Modeling code records:

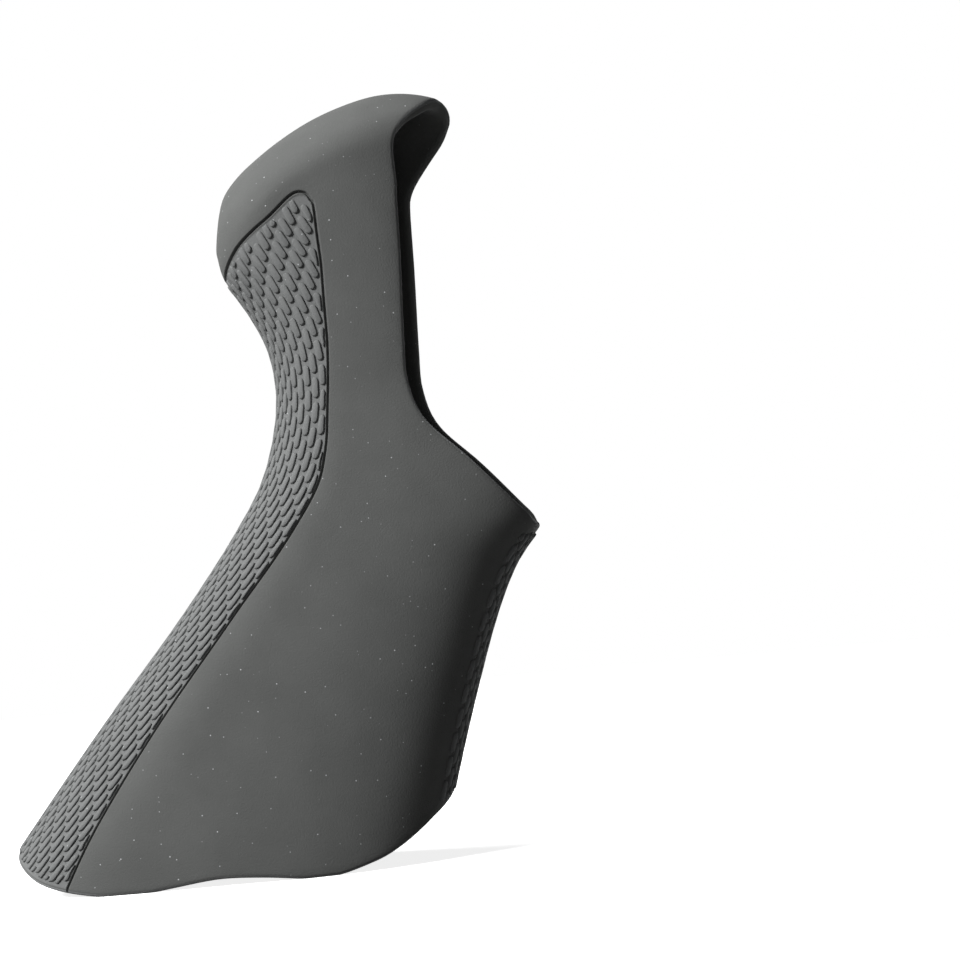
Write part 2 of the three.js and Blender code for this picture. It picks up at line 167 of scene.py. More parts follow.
# ----------------------------------------------------------- the hood shell
# Moulded rubber with one wall of 2 mm all round, which grips the lever body.
# Its skin runs through sections between the palm side and the lever side,
# under a low crown, and its lips and rim are rounded over the wall.
wall = 2.0
lip_round, snap_reach = 0.65, 0.28
side_shift = -1.1

rim_width, neck_width, horn_width = 36.8, 25.6, 24.9
neck_height, horn_height, width_taper = 77.5, 100.8, 1.5
palm_line = [
    (-55.5, -7.5), (-42.7, 8.3), (-29.0, 24.9), (-15.4, 40.4), (-9.3, 47.8), (-3.5, 55.4), (1.3, 62.8),
    (4.1, 70.5), (5.2, 77.5), (4.4, 84.7), (1.4, 91.5), (-1.7, 96.6), (-2.8, 100.8),
]
lever_line = [
    (22.3, -8.8), (27.0, 7.1), (32.3, 23.8), (38.0, 39.4), (41.8, 46.9), (47.6, 54.5), (48.7, 61.9),
    (43.2, 69.8), (37.4, 78.5), (35.2, 89.6), (35.4, 101.0), (37.4, 111.5), (40.9, 119.7),
]
rim_palm_depth, neck_palm_depth = 24.5, 13.2
palm_roundness, lever_roundness = 2.2, 2.7
crown_height = 12.2
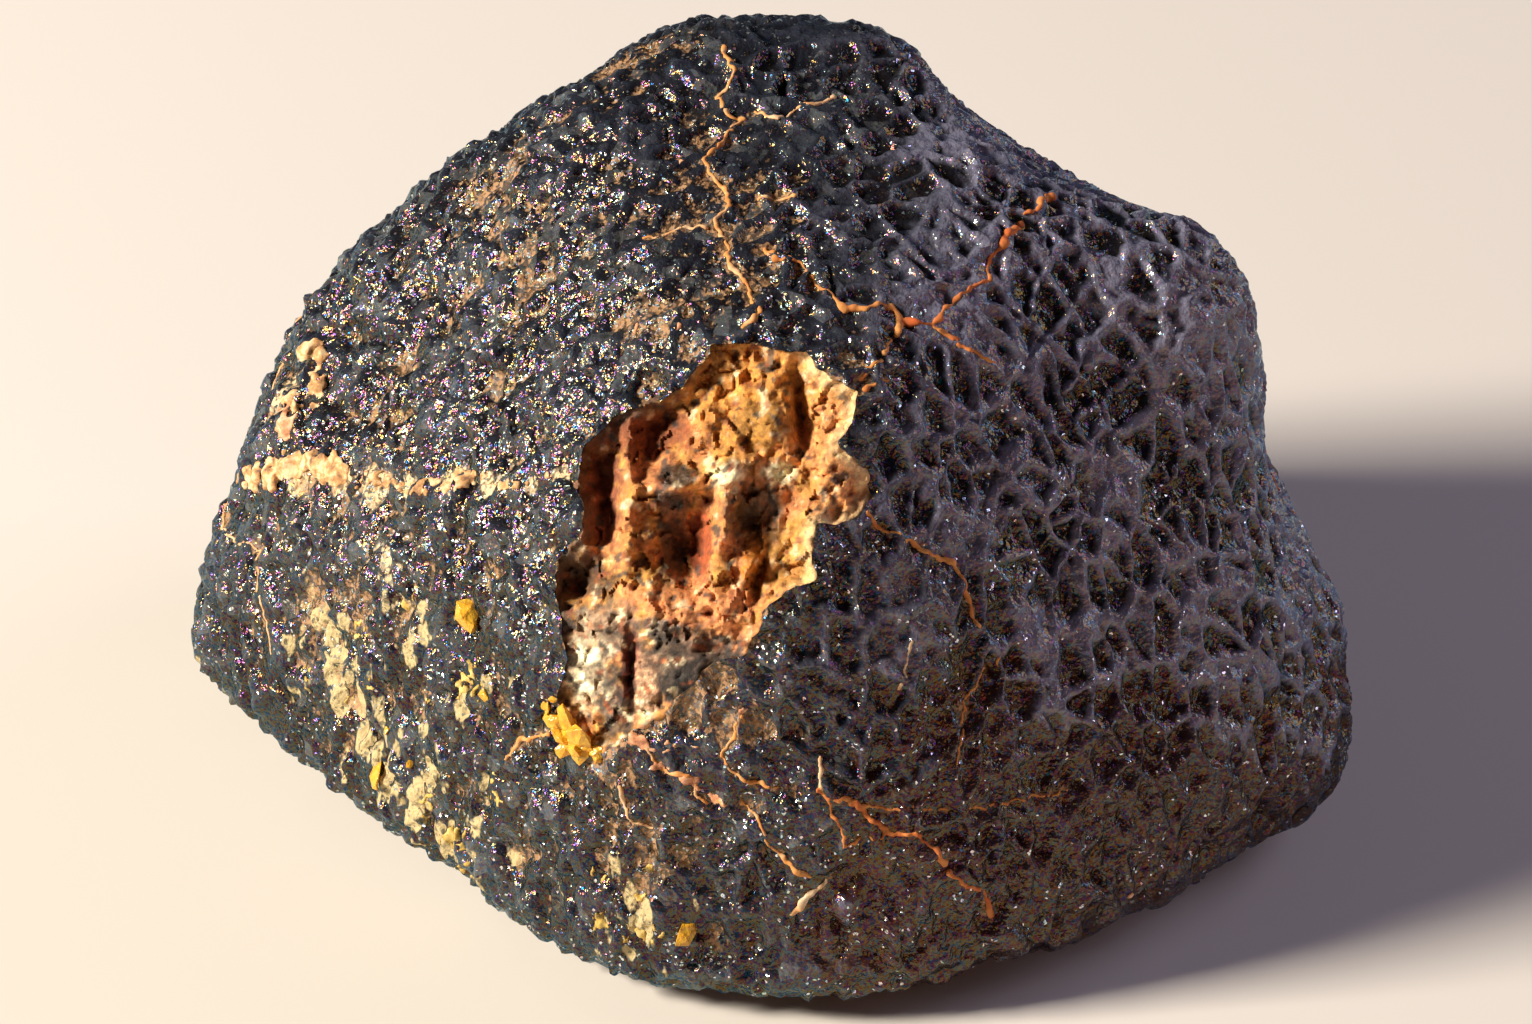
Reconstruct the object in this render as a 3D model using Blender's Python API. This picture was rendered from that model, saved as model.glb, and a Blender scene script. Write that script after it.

- [Task to carry out]:
Print from the first line through the line that contains "side_shift = -1.1", please, including both, and leave out every line outside that stretch.

- [Answer]:
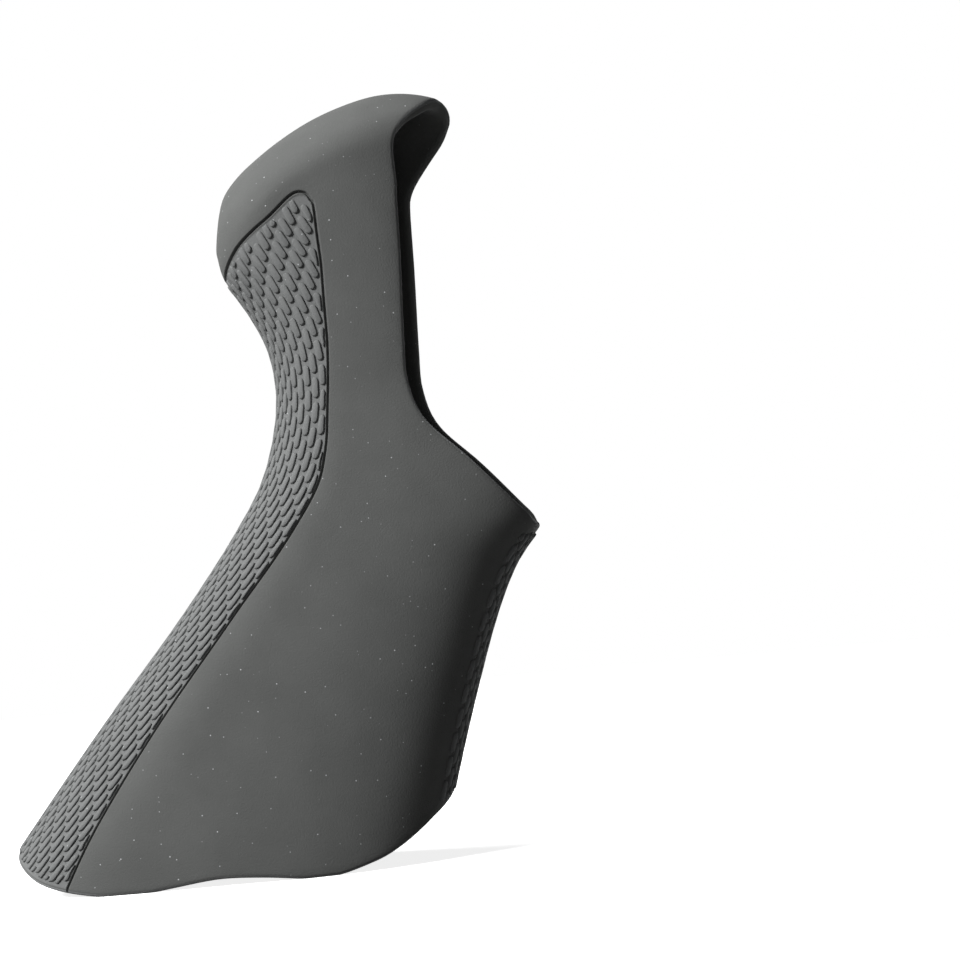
Write part 2 of the three.js and Blender code for this picture. It picks up at line 167 of scene.py. More parts follow.
# ----------------------------------------------------------- the hood shell
# Moulded rubber with one wall of 2 mm all round, which grips the lever body.
# Its skin runs through sections between the palm side and the lever side,
# under a low crown, and its lips and rim are rounded over the wall.
wall = 2.0
lip_round, snap_reach = 0.65, 0.28
side_shift = -1.1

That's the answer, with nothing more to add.